Yes, it is like the fines for pirating music. If they catch you pirating 1000 tracks you "could be liable for up to $150 million" based on $150K per song in the US. No one will actually end up paying that much.
It will be negotiated, and whatever Apple pays won't cost them anything in the long run. When they finally bring that money in from overseas, the foreign taxes paid on it are a direct credit on US taxes due. So unless they are able to bring it back into the US at a massive discount from the standard 39% rate, every dollar they pay in taxes overseas is one dollar less they will owe on it in US taxes when they repatriate it. So Apple doesn't care what they end up paying, other than the fact this will be a bill due today rather than some unknown future likely years away when they bring the money back into the US (so it will cost them the interest they could have earned on that money in the meantime)

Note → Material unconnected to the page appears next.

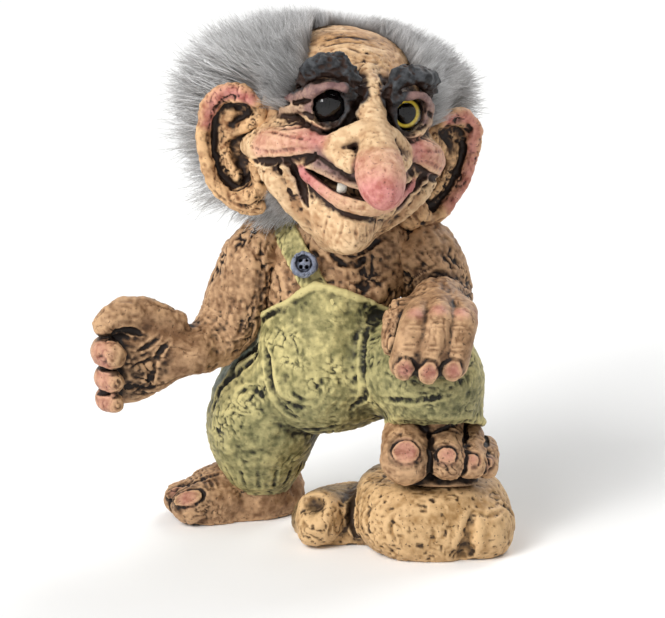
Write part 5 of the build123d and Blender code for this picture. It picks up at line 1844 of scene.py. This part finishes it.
class TROLL_OT_dungarees(bpy.types.Operator):
    """The dungarees, their shoulder strap and its button"""

    bl_idname = "troll.dungarees"
    bl_label = "Dungarees"

    def execute(self, context):
        cell, depth = given()
        rubber = cloth_rubber()
        skin = Skin(model_dungarees(cell * 1.1))
        skin.spray("shade", [(-8, -26, 56), (-20, -22, 52), (-30, -8, 44), (-34, 0, 30)], 14, 10, 0.6)
        skin.spray("shade", [(24, -36, 88), (40, -52, 80), (46, -48, 66)], 18, 10, 0.6)
        # Grey-green painted highlight along the right hip's fold and down the left calf's outer side
        skin.spray("slate", [(-33, -4, 86), (-42, 0, 74), (-50, 4, 62)], 4, 3, 0.9)
        skin.spray("slate", [(62, -30, 84), (63, -28, 70), (60, -24, 56)], 5, 4, 0.8)
        # Near-black painted shade under the left arm along the bib and belly, between the legs, and on the
        # knee under the hand
        skin.spray(
            "stain_and_shade", [(14, -18, 96), (20, -22, 84), (18, -24, 72), (6, -22, 56), (-8, -16, 48)], 5, 5, 0.9
        )
        skin.spray("stain_and_shade", [(-6, -4, 46), (-12, 4, 40), (-14, 10, 30)], 9, 6, 0.9)
        skin.spray("stain_and_shade", [(34, -50, 88), (46, -50, 80), (52, -44, 66), (36, -48, 62)], 12, 9, 0.32)
        skin.wrinkle(3.4, depth, None, 80, 0.9, 0.2, 0.3)
        skin.weather_and_shading()
        finish_piece("dungarees_cloth", skin, rubber, "dungarees", "cloth_rubber")
        skin = Skin(model_strap(cell * 0.85))
        skin.wrinkle(2.4, depth * 0.7, skin.points * (1, 1, 0.5), 90, 1.0, 0.2)
        skin.weather_and_shading()
        finish_piece("strap_cloth", skin, rubber, "shoulder_strap", "cloth_rubber")
        skin = Skin(model_button(0.3))
        skin.wrinkle(1.6, depth * 0.6, None, 95, 1.0, 0.2, 0)
        skin.weather_and_shading(0.2, 4, 20)
        finish_piece("button_cast", skin, button_rubber(), "strap_button", "button_rubber")
        return {"FINISHED"}


class TROLL_OT_rock(bpy.types.Operator):
    """The stone under the left foot"""

    bl_idname = "troll.rock"
    bl_label = "Stone"

    def execute(self, context):
        cell, depth = given()
        skin = Skin(model_rock(cell * 1.1))
        skin.spray("moss", [(-15, -10, 12), (-2, -12, 18), (8, -14, 20), (22, -4, 24)], 11, 4, 0.9)
        # Near-black painted shade on the knob's broken face, in the crack and in the notch between the lobes
        skin.spray("stain_and_shade", [KNOB_FACE], 5, 3, 0.65)
        skin.spray("stain_and_shade", [(8, -21, 22), (8.5, -28, 14), (9.5, -32, 5)], 1.8, 2, 0.9)
        skin.spray("stain_and_shade", [(54.5, -54, 3), (55, -52, 7)], 3.2, 3, 0.9)
        skin.wrinkle(5.0, depth * 0.7, None, 100, 1.0, 0.12, 1.6)
        skin.stand(0)
        skin.weather_and_shading(0.3)
        finish_piece("stone_cast", skin, stone_rubber(), "rock", "stone_rubber")
        return {"FINISHED"}


class TROLL_OT_wig(bpy.types.Operator):
    """The wig's fur, and the finish of the hide that it grows from"""

    bl_idname = "troll.wig"
    bl_label = "Wig"

    def execute(self, context):
        settings = context.scene.troll_settings
        points, quads, comb, pile = model_scalp()
        middles = points[quads].mean(1)
        order = np.argsort(np.arctan2(middles[:, 0], middles[:, 1] - 4))
        corners = points[quads]
        area = np.cross(corners[:, 2] - corners[:, 0], corners[:, 3] - corners[:, 1])
        area = np.linalg.norm(area, axis=1) / 2
        shares = np.cumsum(area[order]) / area.sum()
        patches = int(np.ceil(area.sum() * settings.fur_density / STRANDS_ON_A_PATCH))
        tree, finish = fur_growth(), silver_fur()
        world = (HEAD_AT + FIGURE + points @ HEAD_AXES) * MM
        for index in range(patches):
            chosen = quads[order[(shares > index / patches) & (shares <= (index + 1) / patches)]]
            scalp = mesh_from("scalp", world, chosen, {"pile": pile * MM})
            attribute = scalp.data.attributes.new("comb", "FLOAT_VECTOR", "POINT")
            attribute.data.foreach_set("vector", np.ascontiguousarray(comb @ HEAD_AXES, np.float32).ravel())
            values = {"Density": settings.fur_density / MM**2, "Curl": settings.fur_curl}
            values |= {"Seed": index + 1, "Finish": finish}
            grow_fur(tree, f"fur_{index + 1}", scalp, values)
        refinish("wig_hide", grey_hide())
        return {"FINISHED"}


class TROLL_OT_wire(bpy.types.Operator):
    """The finish of the pin in the stone and the eyes' stems"""

    bl_idname = "troll.wire"
    bl_label = "Wire"

    def execute(self, context):
        wire = drawn_wire()
        for name in ("foot_pin", "right_eye_stem", "left_eye_stem"):
            refinish(name, wire)
        return {"FINISHED"}


# The stage: a softbox gives the eyes their glint, so the key lamp is kept out of reflections
FLOOR_HALF = 6.0
STUDIO_GLOW = 0.31
SUNS = (("key_light", (-1.0, -0.95, 1.2), 38, 2.1, False), ("rim_light", (0.7, 0.9, 1.1), 40, 1.35, True))
SOFTBOX_AT, SOFTBOX_AIM, SOFTBOX_SIZE, SOFTBOX_POWER = (-0.9, -1.15, 1.05), (0, 0, 0.19), 0.4, 10
CAMERA_AIM, CAMERA_RISE, CAMERA_REACH, CAMERA_LENS = (0, 0, 97.5), radians(15), 1.3, 163.7


def aimed(name, data, place, behind):
    """Puts a lamp or the camera at a place in the scene, with its back to a direction."""
    holder = bpy.data.objects.new(name, data)
    bpy.context.scene.collection.objects.link(holder)
    holder.location = place
    holder.rotation_euler = Vector(behind).to_track_quat("Z", "Y").to_euler()
    return holder


class TROLL_OT_stage(bpy.types.Operator):
    """The pale floor and backdrop, the lamps and the camera"""

    bl_idname = "troll.stage"
    bl_label = "Stage"

    def execute(self, context):
        scene = context.scene
        scene.view_settings.view_transform = "Standard"
        paper = blank_material("matt_white_paper", Roughness=0.9, Base_Color=colour("#fafaf9"))[0]
        corners = FLOOR_HALF * np.array([(-1, -1, 0), (1, -1, 0), (1, 1, 0), (-1, 1, 0)])
        floor = mesh_from("floor", corners, np.array([(0, 1, 2, 3)]), {})
        floor.data.materials.append(paper)
        world = bpy.data.worlds.new("studio")
        scene.world = world
        world.use_nodes = True
        world.node_tree.nodes.clear()
        add = partial(node, world.node_tree)
        rays = add("ShaderNodeLightPath").outputs
        seen = add(
            "ShaderNodeMath",
            {0: rays["Is Camera Ray"], 1: rays["Is Transmission Ray"]},
            operation="MAXIMUM",
        )
        seen = add("ShaderNodeMath", {0: seen, 1: rays["Is Glossy Ray"]}, operation="MAXIMUM")
        strength = add("ShaderNodeMapRange", {"Value": seen, "To Min": STUDIO_GLOW, "To Max": 1.0})
        sky = add("ShaderNodeBackground", {"Color": (1, 1, 1, 1), "Strength": strength})
        add("ShaderNodeOutputWorld", {"Surface": sky})
        for name, place, spread, power, glossy in SUNS:
            lamp = bpy.data.lights.new(name, "SUN")
            lamp.angle, lamp.energy = radians(spread), power
            aimed(name, lamp, (0, 0, 0), place).visible_glossy = glossy
        glint = bpy.data.lights.new("glint_softbox", "AREA")
        glint.size, glint.energy = SOFTBOX_SIZE, SOFTBOX_POWER
        aimed("glint_softbox", glint, SOFTBOX_AT, np.array(SOFTBOX_AT) - SOFTBOX_AIM)
        camera = bpy.data.cameras.new("camera")
        camera.sensor_width, camera.lens, camera.clip_end = 36, CAMERA_LENS, 50
        back = np.array((0, -cos(CAMERA_RISE), sin(CAMERA_RISE)))
        holder = aimed("camera", camera, (FIGURE + CAMERA_AIM) * MM + back * CAMERA_REACH, back)
        scene.camera = holder
        return {"FINISHED"}


STEPS = (
    TROLL_OT_rock,
    TROLL_OT_feet,
    TROLL_OT_dungarees,
    TROLL_OT_torso,
    TROLL_OT_arms,
    TROLL_OT_head,
    TROLL_OT_ears,
    TROLL_OT_eyes,
    TROLL_OT_tooth,
    TROLL_OT_wire,
    TROLL_OT_wig,
    TROLL_OT_stage,
)


class TROLL_PT_panel(bpy.types.Panel):
    """Lists the figure's settings and the steps that make it"""

    bl_idname = "TROLL_PT_panel"
    bl_label = "Folk troll"
    bl_space_type = "VIEW_3D"
    bl_region_type = "UI"
    bl_category = "Troll"

    def draw(self, context):
        settings = context.scene.troll_settings
        for name in settings.__annotations__:
            self.layout.prop(settings, name)
        for step in STEPS:
            self.layout.operator(step.bl_idname)


CLASSES = (TrollSettings, *STEPS, TROLL_PT_panel)


def register():
    """Adds the settings, steps and panel."""
    for made in CLASSES:
        bpy.utils.register_class(made)
    bpy.types.Scene.troll_settings = PointerProperty(type=TrollSettings)


def unregister():
    """Takes them away again."""
    del bpy.types.Scene.troll_settings
    for made in reversed(CLASSES):
        bpy.utils.unregister_class(made)


def main():
    """Makes the figure step by step."""
    register()
    for step in STEPS:
        getattr(bpy.ops.troll, step.bl_idname.split(".")[1])()


if __name__ == "__main__":
    main()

"So unless they are able to bring it back into the US at a massive discount from the standard 39% rate,"
Which is exactly what Apple (as with most US multinationals) are waiting to do anyway. The large cash piles that these multis keep offshore waiting to repatriate are kept there precisely because the US government regularly throws open tax holidays to bring it back in from the cold, knocking rates down to near-Irish levels.
Apple also likely will care a fair bit about losing the interest on x billion, tbh. And while it's unlikely to impact Apple themselves, the precedent might have some worrying impacts on heavily-leveraged, smaller companies with similar 'special agreements' across the EU, who might find that their value has turned negative overnight.
They don't "regularly throw open tax holidays". They did it once, back in Bush's administration. People were worried too much money was being held overseas, they wanted it brought back to stimulate the economy and job growth which was still in the doldrums after 9/11. A bunch of money was brought back, it is generally accepted that it had little or no impact on economic growth or hiring - it was mostly used for stock buybacks or paying down debt.
The longer term result was that instead of only some companies holding money overseas, now almost every company does, so the pile is a lot bigger. Giving in with another tax holiday would be exactly the wrong thing to do - at least not at the very low rate they did before. It would only encourage companies to try even harder to keep their overseas earnings overseas, and maybe even try to find legal ways to turn US income into offshore income and make the problem even bigger.